We begin by taking a quick look at some of the critical figures and data in the energy markets this week, which show a sharp fall in oil prices following the jump in U.S. rig count at the end of last week.

(Click to enlarge)

(Click to enlarge)

Chart of the Week

• Fossil fuels only made up about 81.5 percent of the total energy consumption in the United States in 2015, the lowest total in the past century.
• But despite the rapid deployment of renewable energy and electric vehicles expected in the years ahead, the EIA still sees fossil fuels dominating the energy landscape.
• By 2040, fossil fuels will only see its market share fall to 76.6 percent.

Market Movers

Royal Dutch Shell (NYSE: RDS.A) requested $2 billion from Saudi Aramco as part of the breakup of their joint venture Motiva Enterprises.

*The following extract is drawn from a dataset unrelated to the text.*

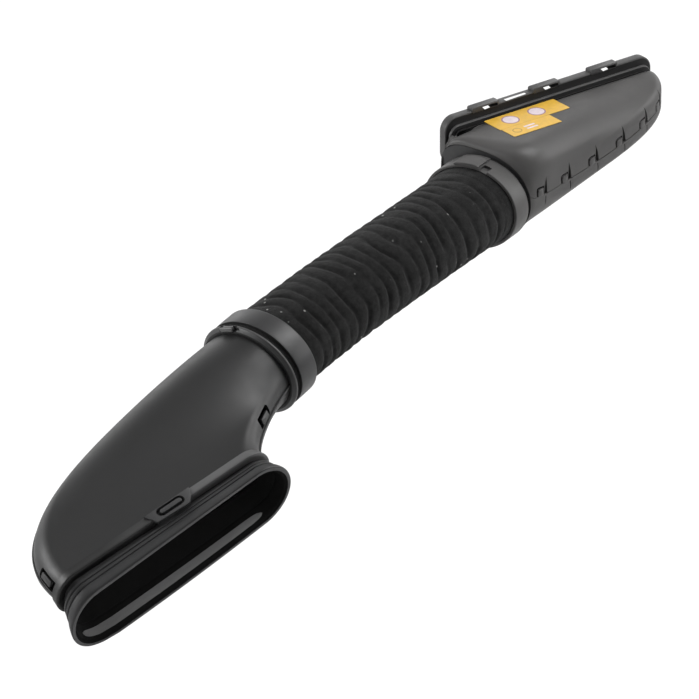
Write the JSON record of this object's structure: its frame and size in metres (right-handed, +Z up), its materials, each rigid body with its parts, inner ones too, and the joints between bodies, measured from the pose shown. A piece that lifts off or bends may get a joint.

Negotiations will be difficult, Reuters reports, but the breakup is expected to be completed in October.
Petrobras has announced its decision to put nine small, shallow-water oil fields up for sale, in an effort to reduce its $12 billion pile of debt. But a source told Reuters that “the fields are junk” and will require substantial investment.
Chevron (NYSE: CVX), ExxonMobil (NYSE: XOM) and their partners have agreed to move forward on a $36.8 billion expansion of the Tengiz oil field in Kazakhstan. The expansion could add roughly 200,000 barrels per day of output beginning in 2022.

Tuesday July 5, 2016

Oil prices fell sharply on Tuesday, down more than 4 percent as the U.S. rig count shot up at the end of last week. Ongoing fears about economic turmoil in Europe are also weighing on WTI and Brent. An assessment from Genscape also predicted that oil inventories increased in Cushing, a bearish sign that excess supply remains. $50 oil remains elusive once again, after a brief period of time above that threshold in June.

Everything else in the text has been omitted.